Soil organic matter content is a function of organic matter inputs (residues and roots) and litter decomposition. It is related to moisture, temperature and aeration, physical and chemical properties of the soils as well as bioturbation (mixing by soil macrofauna), leaching by water and humus stabilization (organomineral complexes and aggregates). Land use and management practices also affect soil organic matter.
Farming systems have tended to mine the soil for nutrients and to reduce soil organic matter levels through repetitive harvesting of crops and inadequate efforts to replenish nutrients and restore soil quality. This decline continues until management practices are improved or until a fallow period allows a gradual recovery through natural ecological processes. Only carefully selected diversified cropping systems or well-managed mixed crop-livestock systems are able to maintain a balance in nutrient and organic matter supply and removal.
Farmers can take many actions to maintain, improve and rebuild their soils, especially soils that have been under cultivation for a long time. A key to soil restoration is to maximize the retention and recycling of organic matter and plant nutrients, and to minimize the losses of these soil components caused by leaching, runoff and erosion. However, rebuilding soil quality and health through appropriate farming practices may take several years, especially in dryland areas where limited moisture reduces biomass production and soil biological activity. Thus, the challenge is to identify soil management practices that promote soil organic matter formation and moisture retention and ensure productivity and profitability for farmers in the short term.
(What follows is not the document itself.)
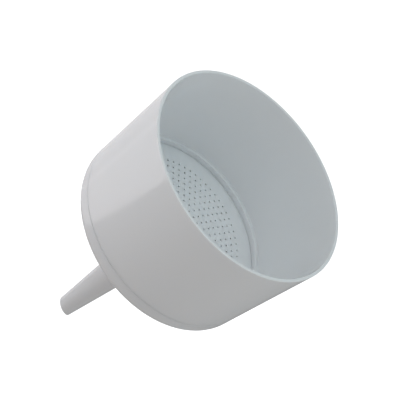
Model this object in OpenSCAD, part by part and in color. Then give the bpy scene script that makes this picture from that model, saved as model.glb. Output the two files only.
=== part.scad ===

FAO recognizes that conservation agriculture can make an important contribution to the agriculture sector through its multiple environmental and economic benefits. Conservation agriculture uses holistic production management systems that promote and enhance agro-ecosystem health, including aboveground and belowground biodiversity, biological cycles, and biological activity. These systems apply specific and precise standards of production based on no- or minimum-tillage techniques and selected cover crops and crop rotations. Their aim is to achieve optimal agro-ecosystems that are socially, ecologically and economically sustainable. Through effective harnessing of agro-ecological processes, conservation agriculture provides an opportunity for reducing external input requirements and for converting low-input agricultural systems into more productive ones. A better understanding of the linkages between soil life and ecosystem function and the impact of human interventions will enable the reduction of negative impacts and the more effective capture of the benefits of soil biological activity for sustainable and productive agriculture.